2024-06-14

A Vilnius Diary: Lithuanian Fine Crafts during the First World War (Summary)

Lijana Šatavičiūtė (PDF)
https://doi.org/10.53631/DIS/2012.5.3

The patron of Vilnius crafts, Fr Pranas Bieliauskas (1883–1957), recorded in the diary his personal experiences and important events of social and cultural life between 1915 and 1919. The article presents the most important facts about the development of crafts, the conditions of economic life, the activities of the organisations that promoted crafts, and the fine craft workshops and their products. At the beginning of the war, the local authorities tried to continue the prewar policy of promoting crafts, which had become even more relevant after the outbreak of the war. Before the German occupation, articles promoting folk building, traditional crafts and calls to take up crafts appeared. Despite the extreme conditions, society meetings were held, raising current economic and cultural issues. On 8 March 1915, the Lithuanian Art Society organised its annual meeting. The meeting decided to organise the 9th Lithuanian art exhibition (if the war ended in 1915) to address the problems of national architecture and the preservation of folk heritage and publish a collection of model Lithuanian homestead projects. The German 10th Army was stationed in Vilnius. Despite the wartime restrictions, its government supported fine crafts, was fascinated by Lithuanian folk art and gave it wide press coverage. The new city government, seeing the economic and ethical benefits of the development of fine crafts, aimed to centralise the spontaneous activities of the craftsmen by merging the existing workshops into a single House of Labour (Wilnaer Arbeitstube), to organise centralised supplies and to ensure the permanent exhibition and sale of works produced.

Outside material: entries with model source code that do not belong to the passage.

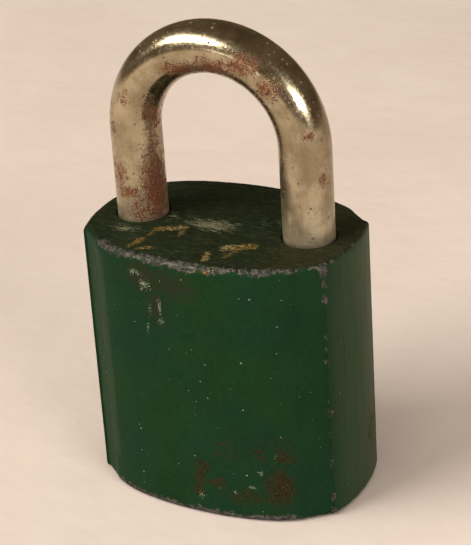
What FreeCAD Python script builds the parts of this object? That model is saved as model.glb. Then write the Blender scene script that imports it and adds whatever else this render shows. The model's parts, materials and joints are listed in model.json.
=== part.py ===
import FreeCAD, Part
import math
import os
import Sketcher
from FreeCAD import Placement, Rotation, Vector

# A keyed padlock with a solid case, a round U-shaped shackle and a five-pin tumbler
# cylinder that is put in from below. Two steel balls lock both legs of the shackle.
#
# Frame: millimetres, +Z up along the shackle, origin at the middle of the flat base.
# X runs across the case, from the heel leg (-X) to the toe leg (+X). Y runs through its
# thickness. It is drawn closed, with the plug turned to open: the balls are clear of the
# legs and the pins meet at the shear line, as they do with the right key in.

SIZES = {
    # Case
    "case_height": 43.4,
    "case_depth": 30.4,         # front to back, at the middle
    "case_width": 43.6,         # across the bulge of the end faces
    "corner_width": 40.8,       # across the upright corner edges
    "corner_depth": 16.6,
    "face_radius": 48.0,        # of the middle of the front and back faces
    "knee_width": 20.0,         # where the faces begin to turn in towards the corners
    "corner_round": 1.0,
    "rim_round": 0.9,
    "hole_chamfer": 0.3,
    # Shackle
    "leg_radius": 4.0,
    "leg_spacing": 28.5,
    "straight_leg": 14.4,       # from the case to the start of the bend
    "leg_clearance": 0.1,
    "leg_chamfer": 0.8,
    "shackle_travel": 14.4,
    "toe_tip": 29.5,            # height of the end of the short leg
    "toe_floor": 28.9,
    "heel_end": 15.2,           # height of the end of the long leg
    "heel_stop": 17.8,          # shoulder that meets the ball at full lift
    "heel_ring_height": 6.5,
    "heel_core_radius": 2.65,
    "heel_land_radius": 3.35,
    "heel_floor": 3.0,
    # Balls and the actuator that drives them
    "ball_radius": 3.5,
    "ball_level": 35.0,
    "ball_clearance": 0.05,
    "toe_ball_open": 6.6,       # centre of the ball from the lock's middle
    "toe_ball_travel": 2.35,
    "heel_ball_open": 7.3,
    "heel_ball_travel": 0.7,
    "notch_clearance": 0.25,
    "actuator_radius": 5.4,
    "actuator_bottom": 26.1,
    "actuator_top": 39.0,
    "recess_bottom": 31.2,
    "bore_clearance": 0.05,
    # Cylinder housing
    "housing_bottom": 0.3,
    "housing_top": 24.3,
    "housing_radius": 7.6,
    "bible_width": 8.0,
    "bible_reach": 12.6,
    "rib_width": 6.0,
    "rib_reach": 15.0,
    "cavity_gap": 0.1,
    "seat_gap": 0.02,
    "clip_room": 25.6,          # top of the wide cavity, above the clip
    # Plug
    "plug_radius": 5.5,
    "plug_clearance": 0.03,
    "flange_radius": 6.3,
    "flange_height": 1.2,
    "neck_radius": 4.2,
    "neck_height": 0.85,
    "collar_radius": 5.0,
    "plug_top": 26.0,
    "tongue_length": 6.4,
    "tongue_width": 2.0,
    "tongue_height": 2.0,
    "keyway_bottom": 4.6,       # below the plug's axis
    "keyway_top": 3.4,          # above it
    "keyway_width": 1.4,
    "ward_offset": 0.2,
    "upper_ward": 0.6,
    "lower_ward": 1.6,
    "keyway_end": 23.2,
    # Pins and their springs
    "first_pin": 5.3,
    "pin_pitch": 3.9,
    "pin_radius": 1.46,
    "chamber_radius": 1.5,
    "chamber_floor": 1.4,       # below the plug's axis
    "key_pin_head": 5.3,
    "key_pin_length_1": 4.6,
    "key_pin_length_2": 5.8,
    "key_pin_length_3": 5.2,
    "key_pin_length_4": 6.2,
    "key_pin_length_5": 4.9,
    "key_pin_point": 1.0,
    "key_pin_tip_radius": 0.5,
    "driver_length": 3.6,
    "driver_land": 0.9,
    "driver_waist_radius": 1.05,
    "driver_wire": 0.26,
    "driver_coils": 4.0,
    "cover_thickness": 0.6,
    "cover_width": 5.0,
    # Clip, screw and shackle spring
    "clip_radius": 6.6,
    "clip_thickness": 0.7,
    "clip_gap": 5.0,
    "clip_clearance": 0.05,
    "screw_place": 12.4,
    "screw_radius": 1.5,
    "screw_head_radius": 2.1,
    "screw_head_height": 1.8,
    "screw_seat": 25.8,
    "screw_end": 16.5,
    "screw_clearance": 0.1,
    "thread_clearance": 0.03,
    "hex_socket_radius": 1.15,
    "hex_socket_depth": 1.1,
    "spring_radius": 3.1,
    "spring_wire": 0.8,
    "spring_coils": 7.0,
    "spring_gap": 0.05,
}
PIN_COUNT = 5
QUARTER_TURN_STEPS = 6
OVERCUT = 2.0       # a cutting outline reaches this many times the piece's own size
MATCH = 1e-3        # how closely an edge has to match a size to be picked

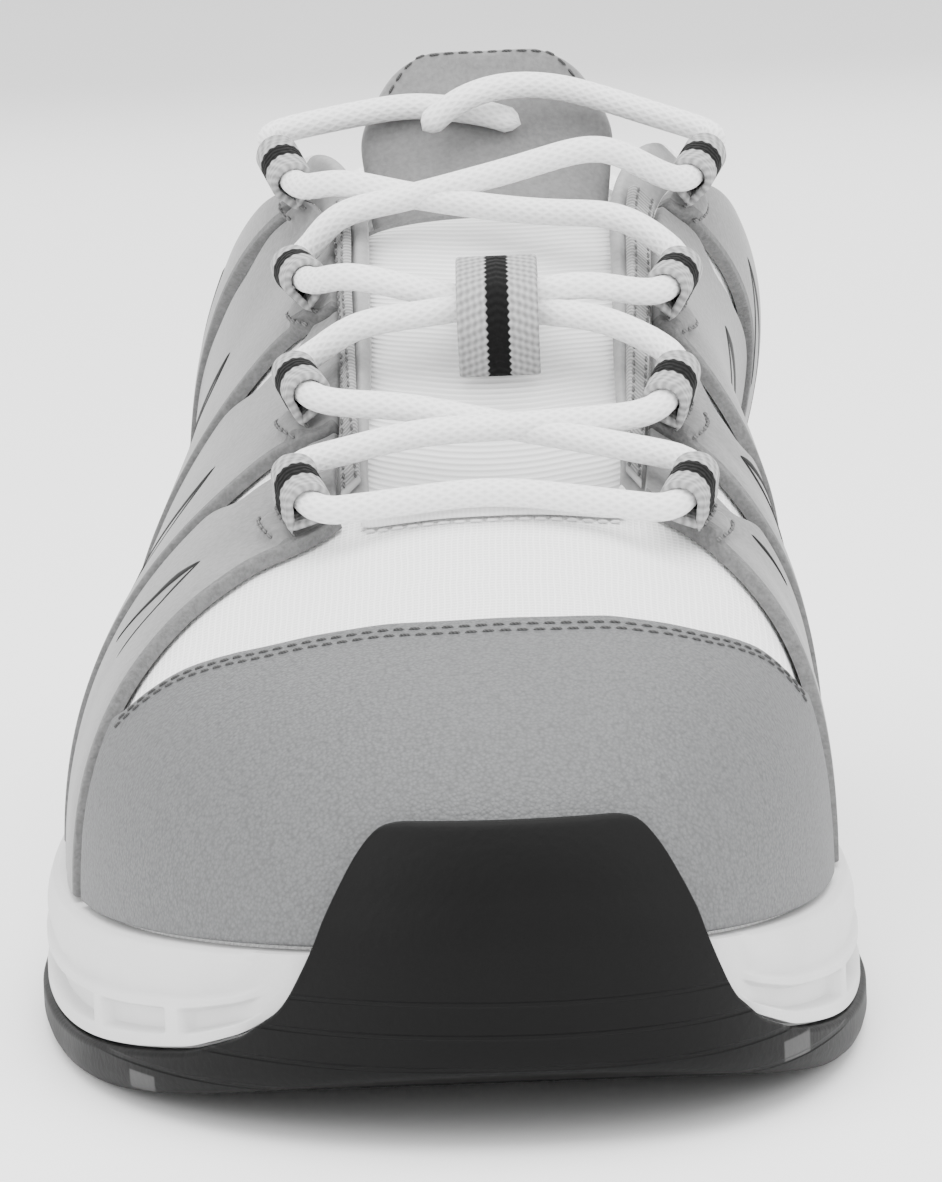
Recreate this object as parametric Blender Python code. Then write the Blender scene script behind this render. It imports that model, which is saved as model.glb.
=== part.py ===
"""Safety sneaker, right shoe: an assembly of closed solids in metres, +Z up.

The toe points to -Y and the medial side is +X. The ground is z = 0 under the middle of the sole.
Every piece is worked out from one ring of stations round the shoe. A place on the ring is a number u:
0 is the toe tip, then the medial stations follow to the heel tip, then the lateral ones back to the toe.
"""
from collections import namedtuple

import bmesh
import bpy
import numpy as np
from mathutils import Vector
from mathutils.bvhtree import BVHTree

# Driving sizes
LENGTH = 0.302
BALL_WIDTH = 0.114
HEEL_WIDTH = 0.083
INSTEP_HEIGHT = 0.113
FLOOR_HEIGHT = 0.024
RIM_HEIGHT = 0.037
TOE_SPRING = 0.010
GAP = 0.0003

# Upper
FEATHER_INSET = 0.0058
UPPER_WALL = 0.0022
COLLAR_WALL = 0.0065
THROAT_HALF_WIDTH = 0.0184
THROAT_SHIFT = 0.009
COLLAR_HALF_WIDTH = 0.0372
SIDE_BULGE = 0.010

# Outsole
PLATE_THICKNESS = 0.0045
EDGE_HEIGHT = 0.006
EDGE_THICKNESS = 0.0021
BUMPER_HEIGHT = 0.039
BUMPER_THICKNESS = 0.0028
BUMPER_LEAN = 0.0013
TREAD_MARGIN = 0.006
GROOVE_WIDTH = 0.0030
GROOVE_DEPTH = 0.0025
GROOVE_MARGIN = 0.0105
GROOVE_ZIGZAG = 0.0045

# Midsole
FLANGE_INSET = 0.0008
RECESS_INSET = 0.0026
LEDGE_INSET = 0.0009
RIM_INSET = 0.0022

# Tongue and insole
TONGUE_THICKNESS = 0.0045
TONGUE_ARCH = 0.38
INSOLE_THICKNESS = 0.0042

# Overlays
CAP_THICKNESS = 0.0015
BAND_THICKNESS = 0.0018
BAND_REAR_THICKNESS = 0.0011
BAND_SPLIT = 0.025
BAND_ROWS = 7
COUNTER_THICKNESS = 0.0012
TAPE_THICKNESS = 0.0012
OVERLAY_GAP = 0.0006

# Webbing and lace
WEBBING_THICKNESS = 0.0011
LOOP_WIDTH = 0.0102
LOOP_LENGTH = 0.0068
LOOP_SLANT = 0.30
KEEPER_WIDTH = 0.0115
LACE_DIAMETER = 0.0039
LACE_CLEARANCE = 0.0008
LACE_MERGE = 0.85
BAR_RISE = 0.0034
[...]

On 30 June 1916, an exhibition of fine arts and crafts from the Vilnius workshops, with chapters of four Vilnius national communities, Lithuanian, Polish, Hungarian and Jewish, was opened in the former Pac Palace (43 Groβe Straβe, now 7 Didžioji St.). The exhibition functioned throughout the occupation. A year later, a German section was opened, where artists-soldiers of the German army stationed in Vilnius could exhibit their works and exhibitions of German artists were organised. The demand for souvenirs among German soldiers stimulated the development of sashes, woodcarvings, toys, embroidery and other products. Works by Vilnius craftsmen were exhibited at the Leipzig Spring Fair in 1917 and at the Lithuanian Exhibition organised by the East Prussian Goethe Society in Königsberg in August 1918.

The interest of the German government in folk art stimulated its development. The occupation authorities contributed to creating the Vilnius House of Labour, an organised multiethnic craftsman institution that did not exist in Lithuania.

Keywords: Wilnaer Arbeitstube (House of Labour), sash-weaving workshops, St Zita Society of Maids, Antanas Žmuidzinavičius, Pranas Bieliauskas.